For those of us who live downtown it means an earlier start to crowded sidewalks carpeted in cigarette butts, overflowing trash cans, constant traffic noise, exhaust fumes and no available parking spaces. In addition, as fracking operations continue their cancer-like sprawl across the backcountry, massive trucks carrying flammable and toxic materials run around the clock through town.
Perhaps this year Moab will experience citywide gridlock for the first time, or possibly a major accident involving one of those trucks that will either spill toxins across a block or two or a related fire that will wipe out a large swath of Main Street.

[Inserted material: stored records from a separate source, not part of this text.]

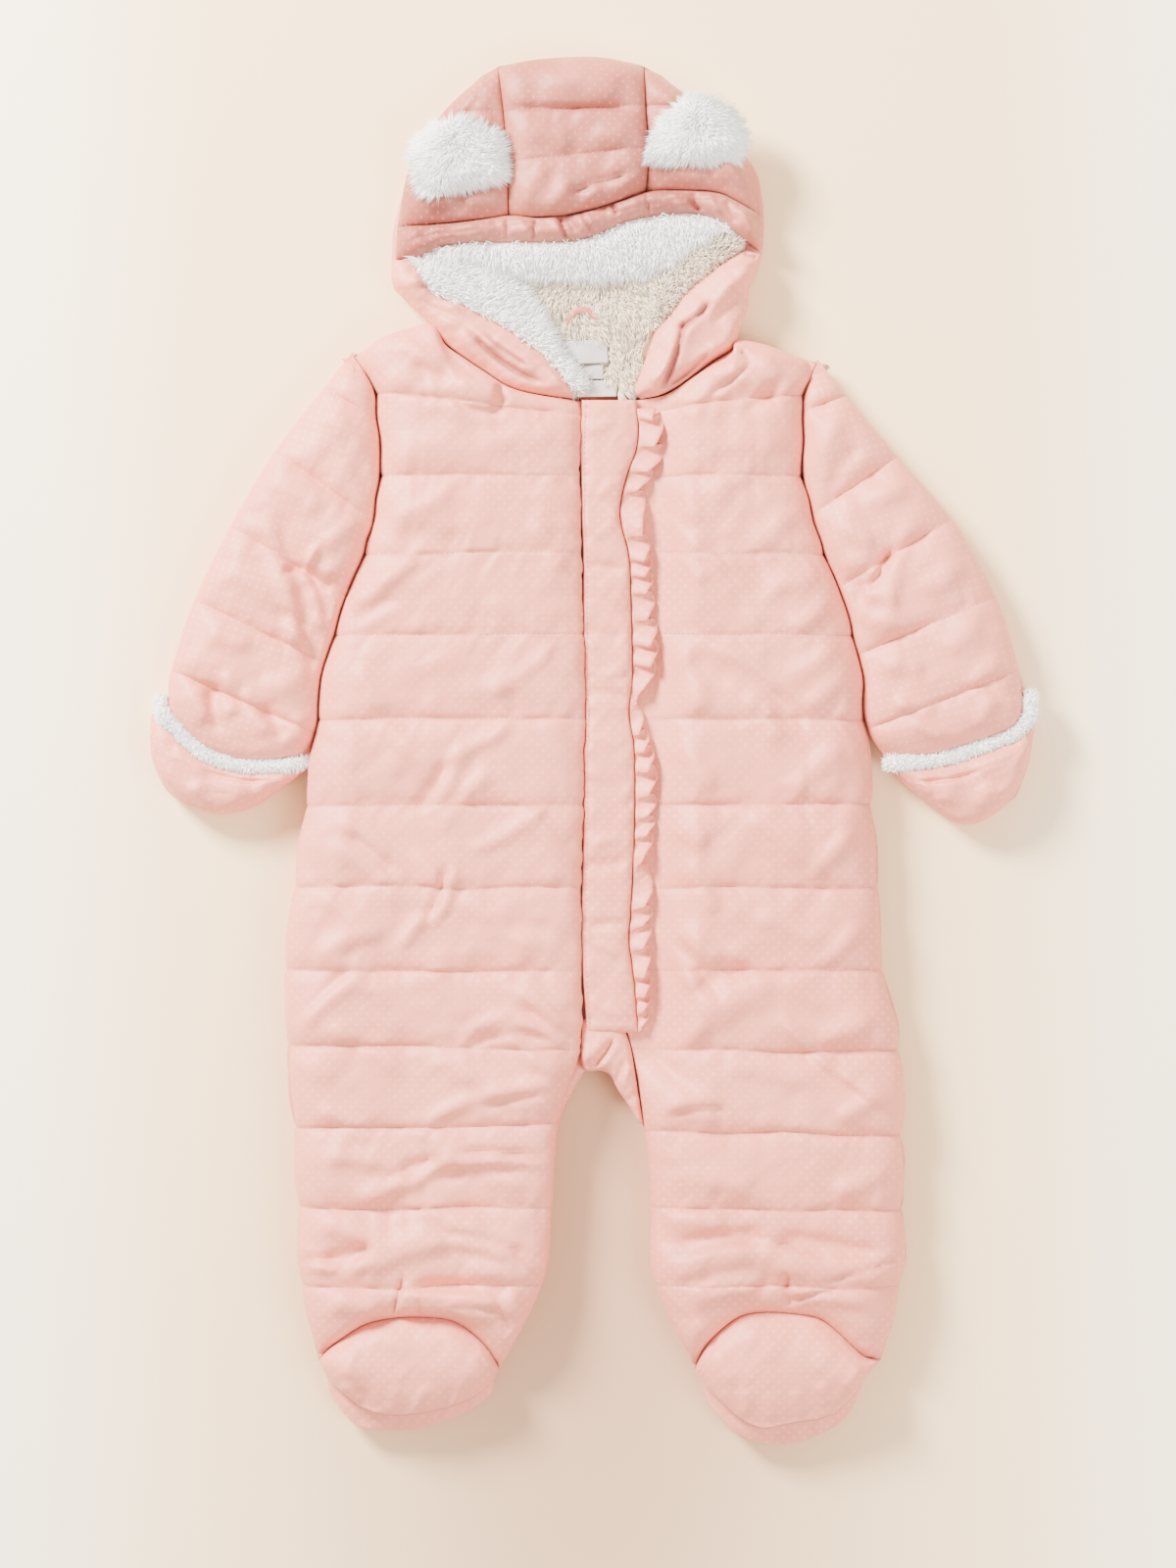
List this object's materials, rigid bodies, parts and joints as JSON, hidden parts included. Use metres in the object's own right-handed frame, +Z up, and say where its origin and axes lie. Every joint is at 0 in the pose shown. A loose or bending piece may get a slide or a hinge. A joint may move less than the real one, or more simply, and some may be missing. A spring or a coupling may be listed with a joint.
{
  "type": "baby snowsuit",
  "caption": "Padded one-piece winter suit for a baby, laid flat on its back: quilted body and sleeves, hood with plush ears, fold-over mittens, closed feet, placket with a gathered frill.",
  "frame": {"origin": "middle of the laid-out garment, on the surface it lies on", "axes": "+X to the wearer's left, +Y from the feet to the hood, +Z up from the surface, through the front"},
  "size_m": [0.494, 0.7738, 0.0403],
  "materials": {
    "shell": "dusty pink woven polyester, quilted, soft sheen, faint pin dots",
    "plush": "ivory long-pile plush",
    "trim": "white fluffy plush",
    "label": "bare woven satin label",
    "zip": "woven zip tape with a plush guard"
  },
  "bodies": {
    "root": {"front_right": "shell", "front_left": "shell", "back_right": "shell", "back_left": "shell", "placket": "shell", "placket_frill": "shell", "gusset": "shell", "sleeve_right": "shell", "sleeve_left": "shell", "mitten_right_front": "shell", "mitten_right_back": "shell", "mitten_left_front": "shell", "mitten_left_back": "shell", "toe_cap_right": "shell", "sole_right": "shell", "toe_cap_left": "shell", "sole_left": "shell", "hood_back": "shell", "hood_band_top": "shell", "hood_centre": "shell", "hood_side_right": "shell", "hood_side_left": "shell", "hood_band_right": "shell", "hood_band_left": "shell", "hanging_loop": "shell", "hood_lining": "plush", "hood_lining_side": "plush", "cuff_trim_right": "trim", "cuff_trim_left": "trim", "hood_fur_top": "trim", "hood_fur_right": "trim", "ear_right": "trim", "ear_left": "trim", "neck_label": "label", "size_tab": "label", "care_label": "label", "zip": "zip"}
  },
  "joints": []
}
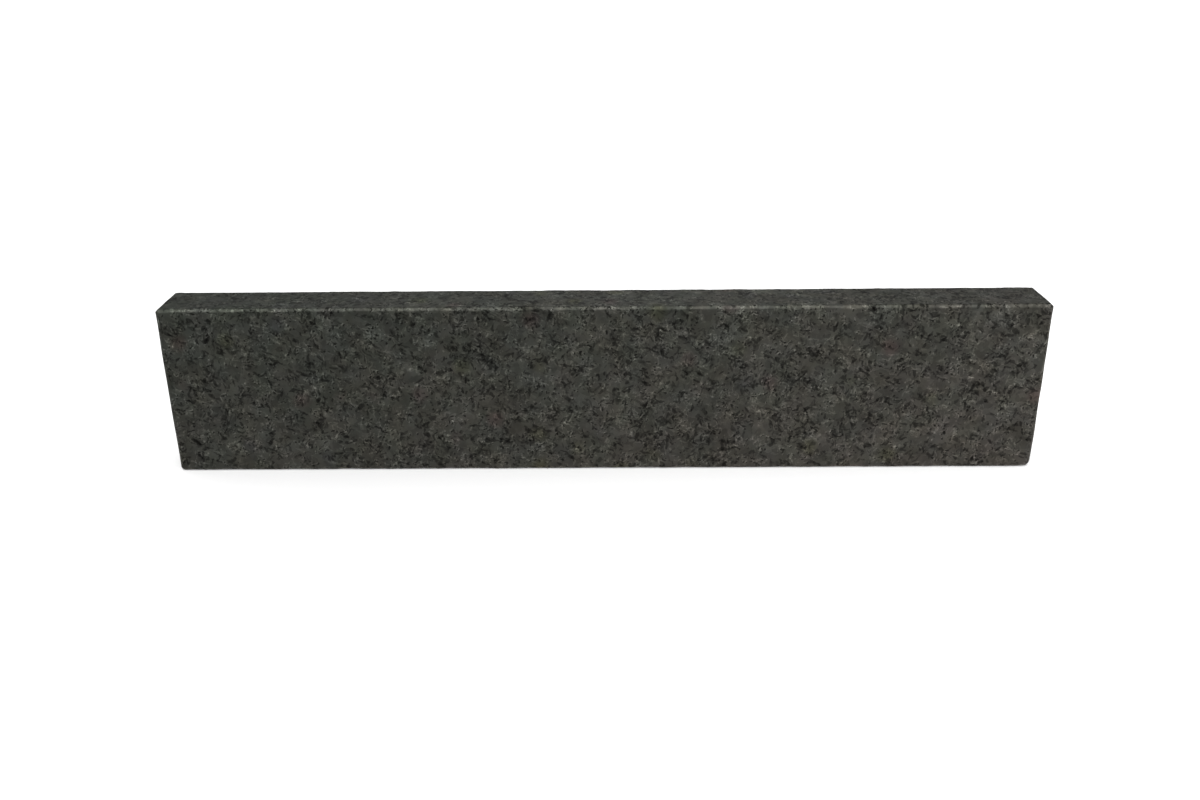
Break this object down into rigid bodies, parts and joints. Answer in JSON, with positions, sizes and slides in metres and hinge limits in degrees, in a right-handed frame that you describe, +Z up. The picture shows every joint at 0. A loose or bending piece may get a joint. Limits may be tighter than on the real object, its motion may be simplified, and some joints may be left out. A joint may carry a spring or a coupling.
{
  "type": "granite slab",
  "caption": "Solid honed granite block with eased edges, a heavy flat surface for tooling, punching and skiving leather; lies flat or stands on its long narrow edge.",
  "frame": {"origin": "centre of the base, the long narrow face that the slab stands on", "axes": "+X along the length, +Y through the thickness towards the back face, +Z up the height"},
  "size_m": [0.45, 0.03, 0.09],
  "materials": {
    "honed_granite": "honed, satin"
  },
  "bodies": {
    "root": {"granite_slab": "honed_granite"}
  },
  "joints": []
}
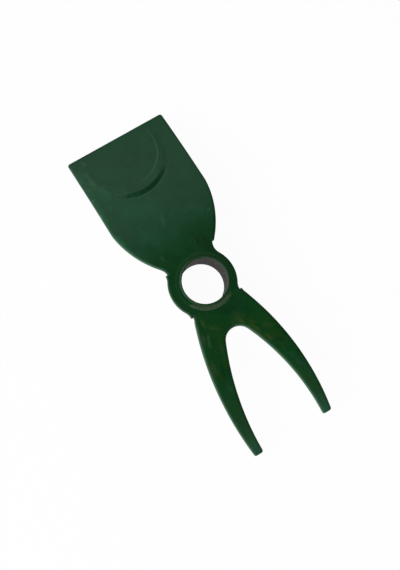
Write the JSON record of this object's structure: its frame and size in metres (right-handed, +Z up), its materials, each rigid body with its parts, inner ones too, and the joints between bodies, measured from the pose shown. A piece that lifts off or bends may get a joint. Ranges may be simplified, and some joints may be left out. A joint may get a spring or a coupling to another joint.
{
  "type": "combination hoe head",
  "caption": "Flat steel garden tool head with a wide hoe blade at one end, a fork at the other and a round handle eye between them, painted green.",
  "frame": {"origin": "on the eye's axis, at the lower end of the eye collar, which is also the bottom centre of the head's box", "axes": "+Z up along the eye's axis, towards the face that the blade's panel rises from; +Y towards the blade's cutting edge; X across the head"},
  "size_m": [0.0848, 0.265, 0.026],
  "materials": {
    "green_paint": "glossy dark green paint, lightly worn",
    "bare_steel": "dull bare steel in the bore",
    "painted_weld": "dull olive-brown, dressed weld under thin paint"
  },
  "bodies": {
    "root": {"head_plate": "green_paint", "eye_collar": "bare_steel", "upper_weld_bead": "painted_weld", "lower_weld_bead": "painted_weld"}
  },
  "joints": []
}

Motels can’t seem to be built fast enough to attract and accommodate more tourists. Arches reached a milestone in 2013, topping 1 million visitors. Now the National Park Service can shoot for a new goal of 2 million.
Our landscape is pounded by 4x4s, mountain bikers and hikers. Slickrock areas are scarred by black tire marks and spotted with various petroleum-based fluids, the air thick with dust and exhaust. Our infrastructure and water supply are being pushed to their limits.
The landfill continues to bloat. And now there are plans to build the Utah State University campus and bring in 3,000 students, faculty and support staff. I noticed recently that the roar of life in Moab can be heard clearly all the way up to the Porcupine Rim.
I have been overwhelmed lately by this simple question: Has anyone other than myself reached the conclusion that enough is enough? Seems not. The words of the late great George Carlin ring true: “Nobody seems to notice, nobody seems to care.”
So off we go into the 2014 tourist season, another sad year of watching Moab self-destruct.